Thanks for the quick response. I'm making my first natural or actually my first first slingshot. I'll post some photos if it turns out OK. I'm my worst critic. Holly fork, walnut end cap & fork caps.


----------



## treefork (Feb 1, 2010)

Have fun with it. That's what it's all about!


----------



## flipgun (Nov 14, 2012)

I hate making band grooves, so I make sure that the wraps grip well.


----------



## M.J (Nov 1, 2010)

Call me old-fashioned but I like grooves on forks. I like that you can use less wrap and still be assured that it's going to hold.


----------



## Beanflip (Sep 11, 2010)

I make HDPE frames. Grooves help on the slick surface. On the last one I made, I discovered they were to deep. It made it harder to start the ties. So, I like minimal grooves. Just enough to add the necessary grip. Approximately 1/16" deep. IMO


----------



## flipgun (Nov 14, 2012)

The reason I hate them is because I have blown up good frames trying to cut them. I have lots of scrap rubber to make ties with. I will cut more in the future and hate them less as I get better at them: But for now? :cursin:


----------



## ash (Apr 23, 2013)

The grooves don't have to go all the way around and they don't even have to be on both sides. I like the look of those naturals with a flat radiussed fork end (as opposed to domed/hemispherical) and a single, subtle groove on the front only.


----------



## ash (Apr 23, 2013)

PS, a simple tool to aid in forming square-ish grooves is to get a short length of hacksaw blade and clamp, press or glue it into a slot in a piece of wood.

Let's say a 4" length of blade and a block of 1" square wood, 4" long.

The slot should be blade width and the right depth that the teeth then stick out by the same depth you want your band groove to end up.

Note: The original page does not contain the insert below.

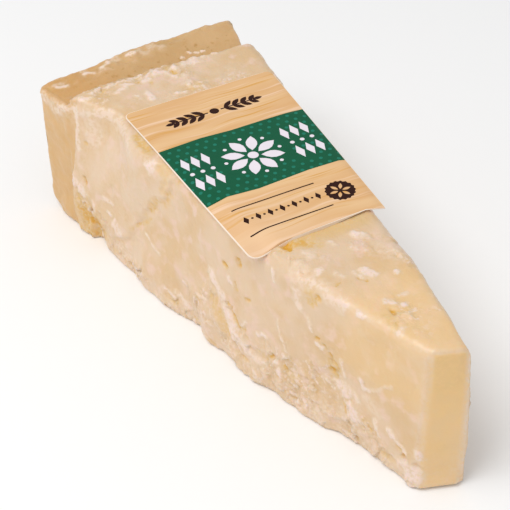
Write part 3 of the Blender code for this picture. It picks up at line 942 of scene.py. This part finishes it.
def rosette():
    """A flower of pointed petals round a heart, with a bead beyond each gap between them."""
    middle = Vector(ROSETTE_AT)
    petal_from, petal_long, petal_wide, bead_ring = 2.5, 7.2, 3.6, 9.0
    shapes = []
    for petal in range(ROSETTE_PETALS):
        gap = 2 * math.pi * petal / ROSETTE_PETALS
        heading = 2 * math.pi * (petal + 0.5) / ROSETTE_PETALS
        shapes.append(leaf(middle + way(heading) * petal_from, heading, petal_long, petal_wide))
        shapes.append(disc(middle + way(gap) * bead_ring, radius=0.62, sides=10))
    return shapes + [disc(ROSETTE_AT, radius=1.7, sides=16)]


def lozenge_columns():
    """Three columns on each side of the rosette: a lozenge, a dot and a lozenge."""
    shapes = []
    for side in (-1, 1):
        for column in range(3):
            across = side * (13.4 + 3.4 * column)
            shapes += [lozenge((across, along), half_wide=1.35, half_long=3.3) for along in LOZENGE_ROWS]
            shapes.append(disc((across, ROSETTE_AT[1]), radius=0.75, sides=10))
    return shapes


def sprig():
    """A berry with a leafy twig on each side, its leaves in pairs that grow smaller outward."""
    stem_from, stem_to, first_pair, pair_pitch = 2.2, 13.4, 3.4, 2.9
    shapes = []
    for side, straight in ((-1, math.pi), (1, 0.0)):
        shapes.append(rule((side * stem_from, SPRIG_ALONG), (side * stem_to, SPRIG_ALONG), width=0.55))
        for pair in range(4):
            stalk = (side * (first_pair + pair_pitch * pair), SPRIG_ALONG)
            for lean in (-SPRIG_LEAN, SPRIG_LEAN):
                shapes.append(leaf(stalk, straight + side * lean, length=4.6 - 0.35 * pair, width=1.75))
        shapes.append(leaf((side * stem_to, SPRIG_ALONG), straight, length=3.4, width=1.6))
    return shapes + [disc((0.0, SPRIG_ALONG), radius=1.55, sides=14)]


def ruled_chain():
    """Two rules, and between them a chain of lozenges and dots by turns."""
    half_rule, links = 13.5, 7
    shapes = []
    for along in RULES_ALONG:
        shapes.append(rule((RULES_MIDDLE - half_rule, along), (RULES_MIDDLE + half_rule, along), width=0.5))
    for link in range(links):
        across = RULES_MIDDLE + (link - links // 2) * CHAIN_PITCH
        shapes.append(lozenge((across, CHAIN_ALONG), half_wide=0.85, half_long=1.7))
        if link < links - 1:
            shapes.append(disc((across + CHAIN_PITCH / 2, CHAIN_ALONG), radius=0.42, sides=8))
    return shapes


def seal_flower():
    """The small flower left bare in the middle of the round seal."""
    headings = [2 * math.pi * petal / SEAL_PETALS for petal in range(SEAL_PETALS)]
    return [leaf(Vector(SEAL_AT) + way(turn) * 0.7, turn, length=2.7, width=1.1) for turn in headings]


def motif_shapes():
    """The white, brown and bare shapes, each with its ink. A later one lies over those before it."""
    seal = disc(SEAL_AT, SEAL_RADIUS, sides=36, scallop=SEAL_SCALLOP)
    inked = [(WHITE, shape) for shape in rosette() + lozenge_columns()]
    inked += [(BROWN, shape) for shape in sprig() + ruled_chain() + [seal]]
    return inked + [(WOOD, shape) for shape in seal_flower()]


def polka_dots(motifs):
    """Even staggered rows of dots all over the band, left out where a motif or an edge is near."""
    taken = [point for _, shape in motifs for point in shape]
    first_row, row_pitch = 25.4, DOT_PITCH * 0.866
    shapes = []
    for row in range(-1, 11):
        for column in range(-9, 10):
            across = (column + 0.5 * (row % 2)) * DOT_PITCH
            along = first_row + row * row_pitch
            near = min(math.hypot(across - x, along - y) for x, y in taken)
            on_band = DOT_ROWS_FROM < along < DOT_ROWS_TO and abs(across) < DOT_REACH
            if on_band and near > DOT_CLEARANCE:
                shapes.append((TEAL, disc((across, along), DOT_RADIUS, sides=8)))
    return shapes


def inside(points, shape):
    """Which of the points lie inside the shape."""
    found = np.zeros(len(points), bool)
    x, y = points.T
    for (x0, y0), (x1, y1) in zip(shape, shape[1:] + shape[:1]):
        if y0 != y1:
            crosses = (y0 > y) != (y1 > y)
            found ^= crosses & (x < (x1 - x0) * (y - y0) / (y1 - y0) + x0)
    return found


def bend(over, radius, most):
    """Where a strip that starts to bend at 0 comes to: how far out, and how far down."""
    if over <= 0.0:
        return over, 0.0
    turned = min(over / radius, most)
    straight = over - turned * radius
    out = radius * math.sin(turned) + straight * math.cos(turned)
    down = radius * (1.0 - math.cos(turned)) + straight * math.sin(turned)
    return out, down


def between(pair, share):
    """The value this share of the way from the first to the second."""
    return pair[0] + (pair[1] - pair[0]) * share


def fold_down(flat, corner, outward, begins, radii, mosts, share):
    """Bends a point of the flat label down over the edge line through this corner."""
    over = (flat - corner).dot(outward)
    begin = between(begins, share)
    out, down = bend(over - begin, between(radii, share), between(mosts, share))
    return outward * (out + begin - over), down


def plan_edges():
    """Both long edge lines of the plan: a corner on each and its way outward."""
    nose_half = way(NOSE_TURN) * PLAN_NOSE_WIDTH / 2
    back_half = way(PLAN_BACK_TURN) * PLAN_BACK_WIDTH / 2
    back_at = NOSE_AT + Vector((0.0, PLAN_LENGTH))
    left_line = (NOSE_AT - nose_half - back_at + back_half).normalized()
    right_line = (NOSE_AT + nose_half - back_at - back_half).normalized()
    left_out = Vector((left_line.y, -left_line.x))
    right_out = Vector((-right_line.y, right_line.x))
    return NOSE_AT - nose_half, left_out, NOSE_AT + nose_half, right_out


def label_point(across, along, edges):
    """The underside of the label, across from its middle line and along from its back edge."""
    nose_left, left_out, nose_right, right_out = edges
    right_way = way(LABEL_TURN)
    nose_way = Vector((right_way.y, -right_way.x))
    flat = NOSE_AT + LABEL_MIDDLE + right_way * across + nose_way * (along - LABEL_LENGTH / 2)
    share = along / LABEL_LENGTH
    left_shift, left_down = fold_down(
        flat, nose_left, left_out, LEFT_BEND_FROM, LEFT_BEND_RADIUS, LEFT_BEND_MOST, share
    )
    right_shift, right_down = fold_down(
        flat, nose_right, right_out, RIGHT_BEND_FROM, RIGHT_BEND_RADIUS, RIGHT_BEND_MOST, share
    )
    flat = flat + left_shift + right_shift
    return Vector((flat.x, flat.y, TOP + LABEL_GAP - left_down - right_down + paper_lift(across, along)))


def paper_lift(across, along):
    """How far the stiff paper stands off or dips: its front edge rises, its front left corner droops."""
    front = float(ease(along, 66, LABEL_LENGTH))
    middle = float(fade(abs(across - 1), 4, 14))
    corner = float(fade(abs(across + 17), 0.0, 6))
    wave = 0.07 * noise.noise(Vector((across, along, 0.0)) / 11)
    right = float(fade(abs(across - 12.5), 2, 8))
    return front * (0.25 * middle + 0.3 * right - 1.1 * corner) + wave


def label_sheet(shapes):
    """The flat label cut along every printed outline, as places in millimetres and triangles."""
    outline = label_outline((0.0, 0.0, 0.0, 0.0))
    loops = [outline, label_outline(LABEL_BORDERS)] + [shape for _, shape in shapes]
    places, edges = [], []
    for loop in loops:
        first = len(places)
        places += [Vector(point) for point in loop]
        edges += [(first + at, first + (at + 1) % len(loop)) for at in range(len(loop))]
    for across in np.arange(-LABEL_CELLS_REACH, LABEL_CELLS_REACH + 0.1, LABEL_CELL[0]):
        for along in np.arange(0.6, LABEL_LENGTH, LABEL_CELL[1]):
            places.append(Vector((across, along)))
    places, _, triangles, _, _, _ = geometry.delaunay_2d_cdt(places, edges, [], 0, 1e-5)
    places = np.array([tuple(place) for place in places])
    triangles = np.array(triangles)
    middles = places[triangles].mean(axis=1)
    kept = inside(middles, outline)
    return places, triangles[kept], middles[kept]


def build_label(inks):
    """The label as one closed sheet, every triangle in the ink that is printed there."""
    motifs = motif_shapes()
    band = list(BAND_BACK_EDGE + BAND_FRONT_EDGE)
    shapes = [(GREEN, band)] + polka_dots(motifs) + motifs
    places, triangles, middles = label_sheet(shapes)
    ink = np.full(len(triangles), CORE)
    printed = inside(middles, label_outline(LABEL_BORDERS))
    ink[printed] = WOOD
    for which, shape in shapes:
        ink[printed & inside(middles, shape)] = which

    # Only the places that a triangle uses, each with its underside and its top
    used, triangles = np.unique(triangles, return_inverse=True)
    triangles = triangles.reshape(-1, 3)
    places = places[used]
    lines = plan_edges()
    small = 0.2
    under, top = [], []
    for across, along in places:
        at = label_point(across, along, lines)
        to_right = label_point(across + small, along, lines) - label_point(across - small, along, lines)
        to_front = label_point(across, along + small, lines) - label_point(across, along - small, lines)
        up = to_front.cross(to_right).normalized()
        under.append(tuple(at * MM))
        top.append(tuple((at + up * LABEL_THICK) * MM))

    # The cut edge all round joins the two
    sides = dict.fromkeys(pair for a, b, c in triangles.tolist() for pair in ((a, b), (b, c), (c, a)))
    rim = [pair for pair in sides if pair[::-1] not in sides]
    count = len(places)
    faces = [tuple(triangle[::-1]) for triangle in triangles.tolist()]
    faces += [tuple(at + count for at in triangle) for triangle in triangles.tolist()]
    faces += [(a, b, b + count, a + count) for a, b in rim]
    mesh = bpy.data.meshes.new("label_sheet")
    mesh.from_pydata(top + under, [], faces)
    flat = mesh.attributes.new("flat", "FLOAT_VECTOR", "POINT")
    spread_flat = np.column_stack((places * MM, np.zeros(count)))
    flat.data.foreach_set("vector", np.concatenate((spread_flat, spread_flat)).astype(np.float32).ravel())
    materials = np.concatenate((ink, np.full(len(faces) - len(ink), CORE))).astype(np.int32)
    mesh.shade_smooth()
    mesh.set_sharp_from_angle(angle=math.radians(40.0))
    piece = new_piece("label_sheet", mesh, inks, node="label")
    mesh.polygons.foreach_set("material_index", materials)
    mesh.update()
    return piece


def label_inks():
    """The label's print, its inks and the bare paper of its cut edge, in the order of their numbers."""
    return [
        wood_print(),
        flat_ink("green_ink", INK_GREEN, INK_GREEN_DEEP, 5.0),
        flat_ink("teal_ink", INK_TEAL, INK_TEAL_DEEP, 2.0),
        flat_ink("white_ink", INK_WHITE, INK_WHITE_THIN, 2.5),
        flat_ink("brown_ink", INK_BROWN, INK_BROWN_THIN, 1.5),
        flat_ink("paper_core", PAPER_CORE, PAPER_CORE_FUZZ, 0.8),
    ]


def build_camera():
    """The camera as it stood for the photograph, a little rolled."""
    data = bpy.data.cameras.new("camera")
    data.lens = LENS_MM
    data.sensor_width = SENSOR_MM
    data.clip_start = 0.01
    data.clip_end = 20.0
    camera = placed("camera", data)
    turn = (
        Matrix.Rotation(CAMERA_AZIMUTH, 4, "Z")
        @ Matrix.Rotation(math.pi / 2 - CAMERA_ELEVATION, 4, "X")
        @ Matrix.Rotation(CAMERA_ROLL, 4, "Z")
    )
    camera.matrix_world = Matrix.Translation(CAMERA_AT) @ turn
    bpy.context.scene.camera = camera


def build_lights():
    """An even white room and one large soft lamp."""
    world = bpy.data.worlds.new("white_room")
    world.use_nodes = True
    white = {"Color": (1.0, 1.0, 1.0, 1.0), "Strength": ROOM_LIGHT}
    feed(world.node_tree.nodes["Background"], white)
    bpy.context.scene.world = world
    data = bpy.data.lights.new("key_lamp", "AREA")
    data.size = KEY_SIZE
    data.energy = KEY_WATTS
    lamp = placed("key_lamp", data)
    lamp.location = KEY_AT
    lamp.rotation_euler = (-Vector(KEY_AT)).to_track_quat("-Z", "Y").to_euler()
    bpy.context.scene.view_settings.view_transform = "Standard"


def build_floor():
    """A plain, pale, matt floor."""
    mesh = bpy.data.meshes.new("floor")
    corners = [(x * FLOOR_REACH, y * FLOOR_REACH, 0.0) for x, y in ((-1, -1), (1, -1), (1, 1), (-1, 1))]
    mesh.from_pydata(corners, [], [(0, 1, 2, 3)])
    material, _, shader = shader_of("pale_floor")
    feed(shader, {"Base Color": colour(FLOOR_WHITE), "Roughness": 0.9, "Specular IOR Level": 0.0})
    mesh.materials.append(material)
    placed("floor", mesh)


def main():
    """The room first, then the cheese and the label on it."""
    build_camera()
    build_lights()
    build_floor()
    build_cheese(cheese_paste())
    build_label(label_inks())


main()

Use masking tape to mark out both edges of your groove and saw away until the wood bottoms out of the fork surface. Then you can carve or chisel the meat out from between the two saw cuts and hey presto! A sweet band groove. You could even use the remainder of your hacksaw blade to make another tool with three or four pieces of blade stacked up to cut a wider slot and use that to level the band groove to a consistent depth after the meat is chipped out of the groove.

I normally just use a 5/16" round file and groove front and back, but if I was to do Cheop style string band binding, I'd do it as per the above.


----------



## flipgun (Nov 14, 2012)

Thank you for your advice.


----------